The TORCS Racing Board
Username: Password: Remember Me?
Lost Password Register
Author: timfoden | Created: 2019-11-26 14:57:21
Subject: Found a good derivative-free optimiser -- thought I'd share
For a while now I've been using a python script to optimise the parameters in my robot's configuration file. While I was developing this script I tried a number of the documented "global derivative free" optimisation algorithms like:

- Simulated Annealing (too slow, not directed enough, too difficult to configure)
- Nelder-Mead (n-simplex) search (doesn't seem to cope well with the "noisy" nature of the search landscape)
- Gradient-descent (only works well in the early stages of the search where the step size is large.)
- also (grid search, simplex subdivision, HOO)
- others I can't remember.
- Tabu search combined with gradient descent (this is what I ended up with, but it gets really slow.)

Well recently I was reading some Google machine learning paper (sorry right now can't find a reference for this -- edit: found it: https://worldmodels.github.io/) about getting the machine to play some simple games given the same view of the screen a human would have, and one of the things they used was an optimisation algorithm in it called CMA-ES (or Covariance Matrix Adaptation Evolution Strategy) -- see: https://en.wikipedia.org/wiki/CMA-ES

This is a black-box real-valued search algorithm that can cope with a noisy objective function and a high number of dimensions.

Once I fit it into my search framework and normalised the input state given to CMA (the docs say this should be done, but initially I didn't) it seems to work really well. Only been playing with it for a few days, but thought I'd share.

Last thing I set off (last night) had 128 parameters to optimise, and it looked like it had done really well by the time I left the house this morning (using 4 cores on my 4970K). The report from the google paper implied that it could handle around 3000 parameters if needed.

Source code in a variety of languages (including python which is what I'm using) is available from the author's web-site http://cma.gforge.inria.fr/
Last Edited: 2019-11-26 22:32:25 by timfoden
    Author: dummy | Created: 2019-11-26 18:26:45
    Subject: Re: Found a good derivative-free optimiser -- thought I'd share
    This all sounds very interesting, thanks for sharing. I have to admit, that I don't know anything about optimisation algorithms or machine learning. Mouse seems to be much more advanced than anything I could come up with my pay grade.

    I have a feeling that I couldn't compete against you even when using Mouse myself. This has more of a science project than I could have imagined. It's time for me to start learning new things or get left behind ;)
    Last Edited: 2019-11-26 18:26:45 by dummy
      Author: timfoden | Created: 2019-11-26 21:21:05
      Subject: Re: Found a good derivative-free optimiser -- thought I'd share
      Well I certainly don't mean to disenhearten anyone. I actually thought (admittedly from one of Andrew's old comments) that we all use some form of machine based parameter optisation (in the .xml files or other robot config files), so that's why I posted this.

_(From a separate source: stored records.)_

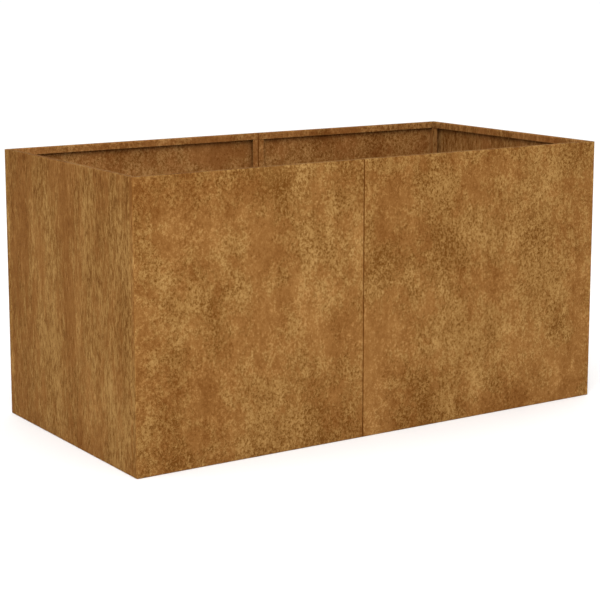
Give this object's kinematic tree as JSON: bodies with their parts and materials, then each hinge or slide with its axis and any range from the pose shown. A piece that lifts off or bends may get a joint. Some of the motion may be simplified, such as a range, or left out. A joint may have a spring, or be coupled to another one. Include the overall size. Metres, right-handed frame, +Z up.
{
  "type": "planter box",
  "caption": "Open rectangular planter of folded weathering-steel panels, bolted together inside through their hems.",
  "frame": {"origin": "centre of the base, on the surface that the box stands on", "axes": "+X along the length, -Y out of the front wall, +Z up"},
  "size_m": [0.8, 0.4, 0.4],
  "materials": {
    "weathering_steel": "matte",
    "fastener_steel": "satin"
  },
  "bodies": {
    "root": {"back_left_corner_lower_bolt": "fastener_steel", "back_left_corner_lower_nut": "fastener_steel", "back_left_corner_middle_bolt": "fastener_steel", "back_left_corner_middle_nut": "fastener_steel", "back_left_corner_upper_bolt": "fastener_steel", "back_left_corner_upper_nut": "fastener_steel", "back_left_panel": "weathering_steel", "back_right_corner_lower_bolt": "fastener_steel", "back_right_corner_lower_nut": "fastener_steel", "back_right_corner_middle_bolt": "fastener_steel", "back_right_corner_middle_nut": "fastener_steel", "back_right_corner_upper_bolt": "fastener_steel", "back_right_corner_upper_nut": "fastener_steel", "back_right_panel": "weathering_steel", "back_seam_lower_bolt": "fastener_steel", "back_seam_lower_nut": "fastener_steel", "back_seam_middle_bolt": "fastener_steel", "back_seam_middle_nut": "fastener_steel", "back_seam_upper_bolt": "fastener_steel", "back_seam_upper_nut": "fastener_steel", "front_left_corner_lower_bolt": "fastener_steel", "front_left_corner_lower_nut": "fastener_steel", "front_left_corner_middle_bolt": "fastener_steel", "front_left_corner_middle_nut": "fastener_steel", "front_left_corner_upper_bolt": "fastener_steel", "front_left_corner_upper_nut": "fastener_steel", "front_left_panel": "weathering_steel", "front_right_corner_lower_bolt": "fastener_steel", "front_right_corner_lower_nut": "fastener_steel", "front_right_corner_middle_bolt": "fastener_steel", "front_right_corner_middle_nut": "fastener_steel", "front_right_corner_upper_bolt": "fastener_steel", "front_right_corner_upper_nut": "fastener_steel", "front_right_panel": "weathering_steel", "front_seam_lower_bolt": "fastener_steel", "front_seam_lower_nut": "fastener_steel", "front_seam_middle_bolt": "fastener_steel", "front_seam_middle_nut": "fastener_steel", "front_seam_upper_bolt": "fastener_steel", "front_seam_upper_nut": "fastener_steel", "left_side_panel": "weathering_steel", "right_side_panel": "weathering_steel"}
  },
  "joints": []
}
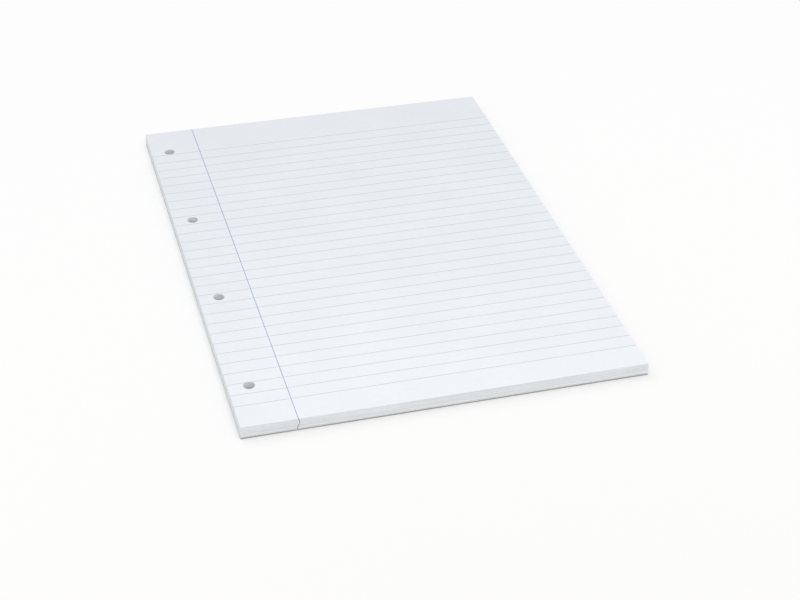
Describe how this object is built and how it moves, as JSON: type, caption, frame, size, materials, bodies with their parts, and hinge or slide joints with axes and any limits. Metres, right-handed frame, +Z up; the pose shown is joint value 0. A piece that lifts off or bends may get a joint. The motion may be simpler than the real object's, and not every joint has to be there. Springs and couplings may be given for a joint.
{
  "type": "ruled writing pad",
  "caption": "Glued A4 writing pad of white ruled sheets on a grey backing board, punched for a ring binder along its left edge.",
  "frame": {"origin": "centre of the bounding box at the underside of the backing board", "axes": "+X across the page to the right, +Y from the page's foot to its glued head, +Z up out of the page"},
  "size_m": [0.21, 0.2974, 0.0069],
  "materials": {
    "paper": "uncoated white writing paper",
    "greyboard": "uncoated grey chipboard",
    "padding_glue": "dried flexible white glue with a low sheen"
  },
  "bodies": {
    "root": {"sheet_block": "paper", "back_board": "greyboard", "glue_strip": "padding_glue"}
  },
  "joints": []
}
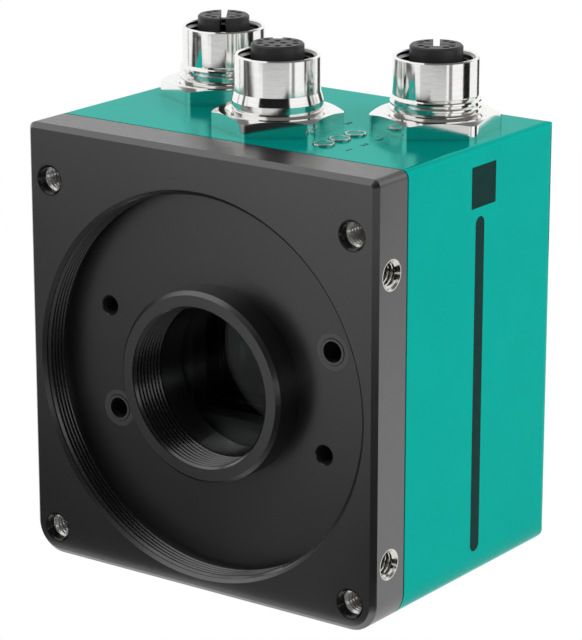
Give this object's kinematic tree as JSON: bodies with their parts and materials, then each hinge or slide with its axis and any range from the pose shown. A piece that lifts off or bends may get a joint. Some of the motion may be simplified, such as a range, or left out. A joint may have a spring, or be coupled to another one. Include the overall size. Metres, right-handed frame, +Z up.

      For myself I've always felt that the racing lines generated by the plain clothoid path algorithm are somewhat sub-optimal and am always looking out for ways to try to improve it. Nothing really new on that from this year in mouse though, except for the .spr files, which to be honest were slightly machine optimised (via the curve factor values in the .xml files -- same as used by mouse in the 2017 season) cloithoid paths with some manual tweaks on top only.

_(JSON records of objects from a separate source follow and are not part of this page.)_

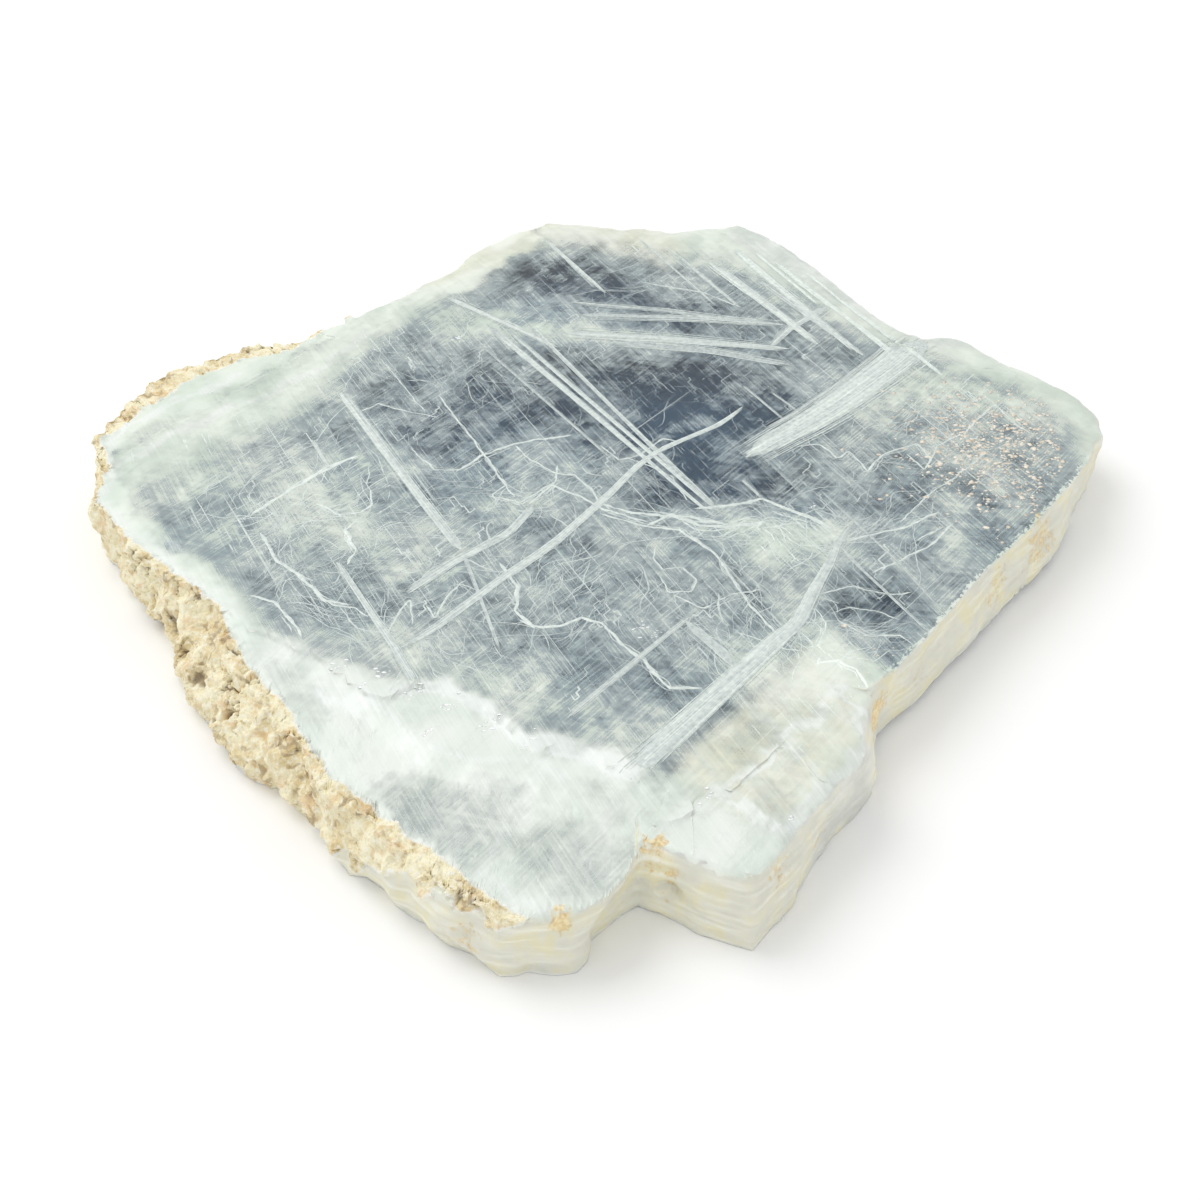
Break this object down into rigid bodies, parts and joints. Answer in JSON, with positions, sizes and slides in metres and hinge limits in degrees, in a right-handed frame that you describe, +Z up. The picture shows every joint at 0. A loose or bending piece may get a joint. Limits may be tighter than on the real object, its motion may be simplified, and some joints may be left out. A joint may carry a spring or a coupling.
{
  "type": "selenite slab",
  "caption": "Flat natural slab of clear selenite with cleaved faces, internal cleavage cracks and a weathered crust on one side, to lay on a table or shelf.",
  "frame": {"origin": "middle of the bounding box on the flat underside", "axes": "+Z up from the underside, +Y away from the two front corners, +X towards the clear, uncrusted side"},
  "size_m": [0.1782, 0.1894, 0.013],
  "materials": {
    "selenite": "clear cleaved gypsum with white internal cracks, frosted broken margins and a tan weathered crust"
  },
  "bodies": {
    "root": {"selenite_slab": "selenite"}
  },
  "joints": []
}
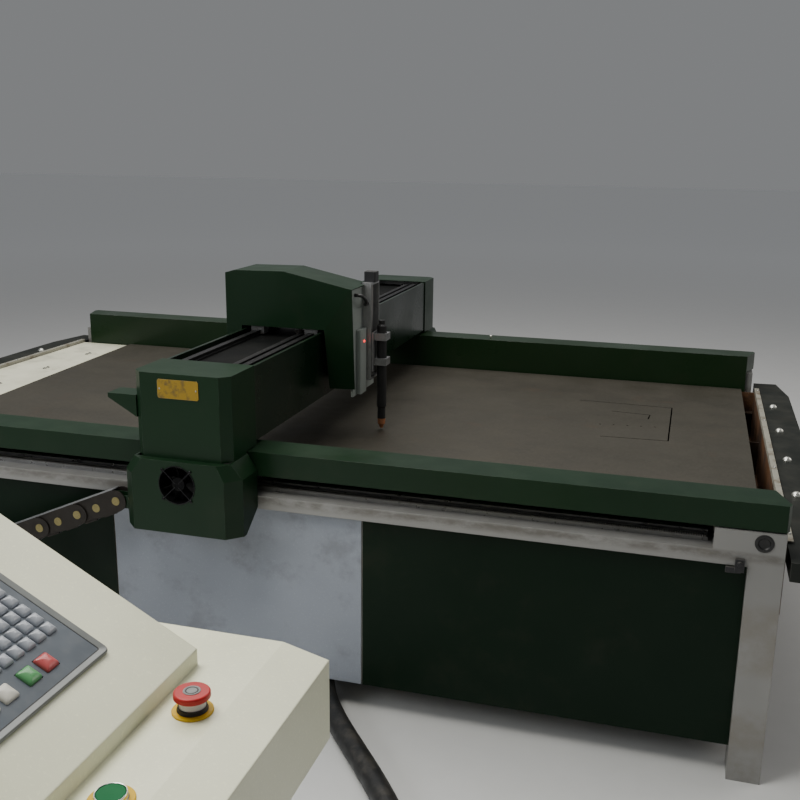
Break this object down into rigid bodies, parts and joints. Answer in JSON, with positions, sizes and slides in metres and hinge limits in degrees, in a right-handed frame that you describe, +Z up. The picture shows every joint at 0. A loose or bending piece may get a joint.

      It's always time to learn new things though isn't it? :)
      Last Edited: 2019-11-26 21:22:38 by timfoden
        Author: firechief | Created: 2019-11-27 01:57:04
        Subject: Re: Found a good derivative-free optimiser -- thought I'd share
        I agree with Danny, this stuff is over my head too :)

        I did implement a rough form of simulated annealing into a version of USR in order to try and auto-configure it for tracks. As you said Tim it's too slow.

        I'd run it with a version of Torcs that had no tire wear or fuel consumption, and that auto-repaired damage after a few seconds, and was simply looking to tune the speed at which corners could be taken & how late to brake. Even so it took many tens of thousands of laps, often to come up with values that were within a 10th of a second (plus or minus) of what I could come up with manually in way less time. Eventually I gave up on the idea.

        Yep it's always good to learn something new - I hope one day to have the time and energy to get into this :)
        Last Edited: 2019-11-27 01:57:46 by firechief
          Author: timfoden | Created: 2019-11-27 10:36:32
          Subject: Re: Found a good derivative-free optimiser -- thought I'd share
          Well, if you do manage to set up your parameter optimisation to use CMA-ES instead of simulated annealing I'd pretty much guarantee that it'd be a *lot* faster to get good values.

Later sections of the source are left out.